#### What to do
Using the data below, return the stretch from the line that contains "imported = [obj" through the line that contains "bpy.context.view_layer.update()", both included, exactly as it stands and nothing beyond it.

#### Material
━━━━━━━━

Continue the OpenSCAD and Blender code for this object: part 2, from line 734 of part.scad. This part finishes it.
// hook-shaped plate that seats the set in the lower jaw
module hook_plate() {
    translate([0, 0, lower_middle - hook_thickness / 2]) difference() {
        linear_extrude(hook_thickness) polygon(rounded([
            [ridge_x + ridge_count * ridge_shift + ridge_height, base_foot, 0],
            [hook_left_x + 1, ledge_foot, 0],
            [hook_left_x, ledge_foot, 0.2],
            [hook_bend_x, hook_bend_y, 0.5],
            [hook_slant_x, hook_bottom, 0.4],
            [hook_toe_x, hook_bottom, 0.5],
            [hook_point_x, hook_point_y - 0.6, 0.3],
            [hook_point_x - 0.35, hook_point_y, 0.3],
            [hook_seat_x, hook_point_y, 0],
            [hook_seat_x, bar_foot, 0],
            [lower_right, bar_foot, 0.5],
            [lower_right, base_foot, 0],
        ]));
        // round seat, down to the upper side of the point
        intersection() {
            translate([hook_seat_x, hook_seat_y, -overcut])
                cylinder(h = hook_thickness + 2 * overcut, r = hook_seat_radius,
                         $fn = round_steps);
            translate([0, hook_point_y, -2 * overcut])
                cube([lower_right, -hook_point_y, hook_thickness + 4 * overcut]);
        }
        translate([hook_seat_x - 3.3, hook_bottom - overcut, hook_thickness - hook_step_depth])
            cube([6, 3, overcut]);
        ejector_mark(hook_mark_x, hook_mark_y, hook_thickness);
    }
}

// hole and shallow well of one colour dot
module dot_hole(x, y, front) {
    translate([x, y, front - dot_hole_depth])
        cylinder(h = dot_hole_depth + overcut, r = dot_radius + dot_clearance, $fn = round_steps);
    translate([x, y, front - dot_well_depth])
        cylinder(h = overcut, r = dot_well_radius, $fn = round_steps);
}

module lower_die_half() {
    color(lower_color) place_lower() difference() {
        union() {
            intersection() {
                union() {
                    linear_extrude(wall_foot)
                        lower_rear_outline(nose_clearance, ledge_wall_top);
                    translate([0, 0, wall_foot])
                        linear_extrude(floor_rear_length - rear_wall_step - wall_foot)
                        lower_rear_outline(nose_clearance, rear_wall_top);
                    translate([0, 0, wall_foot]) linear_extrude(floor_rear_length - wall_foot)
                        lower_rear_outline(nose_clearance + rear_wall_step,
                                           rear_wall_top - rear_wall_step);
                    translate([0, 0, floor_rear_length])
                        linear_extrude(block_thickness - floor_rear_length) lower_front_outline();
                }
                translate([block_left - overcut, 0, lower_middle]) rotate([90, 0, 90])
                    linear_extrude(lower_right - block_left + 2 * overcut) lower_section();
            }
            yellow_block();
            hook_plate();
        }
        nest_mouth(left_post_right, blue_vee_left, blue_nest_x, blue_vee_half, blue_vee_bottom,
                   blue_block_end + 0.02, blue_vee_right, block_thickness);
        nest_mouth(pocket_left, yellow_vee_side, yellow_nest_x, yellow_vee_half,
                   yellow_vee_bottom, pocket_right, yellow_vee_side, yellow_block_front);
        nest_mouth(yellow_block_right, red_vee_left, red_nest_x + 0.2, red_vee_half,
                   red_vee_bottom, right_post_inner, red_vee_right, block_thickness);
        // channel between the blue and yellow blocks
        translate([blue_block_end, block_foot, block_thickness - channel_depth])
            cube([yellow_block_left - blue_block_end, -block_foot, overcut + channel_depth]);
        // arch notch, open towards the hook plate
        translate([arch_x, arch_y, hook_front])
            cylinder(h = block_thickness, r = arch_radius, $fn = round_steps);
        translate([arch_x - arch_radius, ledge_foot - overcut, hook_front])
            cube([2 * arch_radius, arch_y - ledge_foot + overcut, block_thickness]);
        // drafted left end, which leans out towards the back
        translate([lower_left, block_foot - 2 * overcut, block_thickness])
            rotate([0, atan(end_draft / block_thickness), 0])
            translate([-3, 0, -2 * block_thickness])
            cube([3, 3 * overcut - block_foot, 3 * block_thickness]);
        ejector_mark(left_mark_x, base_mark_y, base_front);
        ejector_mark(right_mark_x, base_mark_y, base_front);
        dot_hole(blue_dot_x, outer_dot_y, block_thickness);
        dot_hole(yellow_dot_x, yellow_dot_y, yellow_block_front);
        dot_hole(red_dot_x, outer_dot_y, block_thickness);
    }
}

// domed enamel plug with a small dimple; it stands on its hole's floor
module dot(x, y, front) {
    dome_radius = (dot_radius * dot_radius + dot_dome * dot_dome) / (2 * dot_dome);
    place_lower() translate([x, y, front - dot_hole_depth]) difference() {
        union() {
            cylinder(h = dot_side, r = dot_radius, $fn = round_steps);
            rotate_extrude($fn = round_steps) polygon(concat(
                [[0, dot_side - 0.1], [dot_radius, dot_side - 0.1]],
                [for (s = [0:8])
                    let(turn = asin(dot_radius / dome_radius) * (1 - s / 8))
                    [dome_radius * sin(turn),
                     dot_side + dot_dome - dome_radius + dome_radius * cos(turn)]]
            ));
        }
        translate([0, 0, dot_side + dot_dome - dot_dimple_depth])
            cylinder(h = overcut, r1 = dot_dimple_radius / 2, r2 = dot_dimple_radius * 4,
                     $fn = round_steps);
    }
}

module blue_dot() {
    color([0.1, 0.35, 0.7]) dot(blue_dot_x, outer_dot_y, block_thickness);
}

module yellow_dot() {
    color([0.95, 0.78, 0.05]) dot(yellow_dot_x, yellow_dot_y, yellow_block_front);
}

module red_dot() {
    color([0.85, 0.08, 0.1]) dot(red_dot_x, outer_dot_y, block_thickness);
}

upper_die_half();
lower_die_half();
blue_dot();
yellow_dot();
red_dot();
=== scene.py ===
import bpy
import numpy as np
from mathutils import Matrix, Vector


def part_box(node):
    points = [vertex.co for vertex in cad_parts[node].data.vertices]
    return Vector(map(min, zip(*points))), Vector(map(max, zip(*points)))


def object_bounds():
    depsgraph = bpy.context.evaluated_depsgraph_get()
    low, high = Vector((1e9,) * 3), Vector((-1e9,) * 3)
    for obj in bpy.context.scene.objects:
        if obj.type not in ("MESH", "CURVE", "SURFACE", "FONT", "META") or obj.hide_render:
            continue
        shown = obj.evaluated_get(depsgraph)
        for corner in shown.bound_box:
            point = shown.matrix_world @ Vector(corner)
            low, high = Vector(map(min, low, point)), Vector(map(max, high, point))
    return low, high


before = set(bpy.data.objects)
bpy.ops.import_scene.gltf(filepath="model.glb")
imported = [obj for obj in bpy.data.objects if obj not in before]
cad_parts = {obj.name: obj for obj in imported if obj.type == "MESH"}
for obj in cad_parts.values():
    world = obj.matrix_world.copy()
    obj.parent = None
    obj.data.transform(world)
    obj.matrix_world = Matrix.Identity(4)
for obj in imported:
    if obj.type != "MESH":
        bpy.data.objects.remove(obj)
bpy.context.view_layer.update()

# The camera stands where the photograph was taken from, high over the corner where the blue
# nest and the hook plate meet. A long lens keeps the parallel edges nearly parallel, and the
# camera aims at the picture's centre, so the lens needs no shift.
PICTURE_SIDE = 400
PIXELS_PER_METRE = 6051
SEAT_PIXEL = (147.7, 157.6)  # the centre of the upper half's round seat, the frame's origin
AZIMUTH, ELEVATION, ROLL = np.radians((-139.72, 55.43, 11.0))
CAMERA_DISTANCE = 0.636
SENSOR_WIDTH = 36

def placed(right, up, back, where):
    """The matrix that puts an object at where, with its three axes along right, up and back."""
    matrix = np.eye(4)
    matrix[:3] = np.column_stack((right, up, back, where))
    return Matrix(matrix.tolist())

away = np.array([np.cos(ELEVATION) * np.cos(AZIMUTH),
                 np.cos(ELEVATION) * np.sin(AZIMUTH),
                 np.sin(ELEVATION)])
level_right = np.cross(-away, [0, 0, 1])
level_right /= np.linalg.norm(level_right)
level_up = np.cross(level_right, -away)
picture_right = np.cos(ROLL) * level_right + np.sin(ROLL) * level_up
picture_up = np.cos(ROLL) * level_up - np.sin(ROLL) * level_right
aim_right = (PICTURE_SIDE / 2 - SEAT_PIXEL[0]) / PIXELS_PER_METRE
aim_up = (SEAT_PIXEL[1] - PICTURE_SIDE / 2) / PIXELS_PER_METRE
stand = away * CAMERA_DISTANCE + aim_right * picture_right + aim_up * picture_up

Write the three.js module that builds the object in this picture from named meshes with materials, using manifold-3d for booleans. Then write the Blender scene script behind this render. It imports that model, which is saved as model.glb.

━━━━━━━━

#### Solution to the exercise
imported = [obj for obj in bpy.data.objects if obj not in before]
cad_parts = {obj.name: obj for obj in imported if obj.type == "MESH"}
for obj in cad_parts.values():
    world = obj.matrix_world.copy()
    obj.parent = None
    obj.data.transform(world)
    obj.matrix_world = Matrix.Identity(4)
for obj in imported:
    if obj.type != "MESH":
        bpy.data.objects.remove(obj)
bpy.context.view_layer.update()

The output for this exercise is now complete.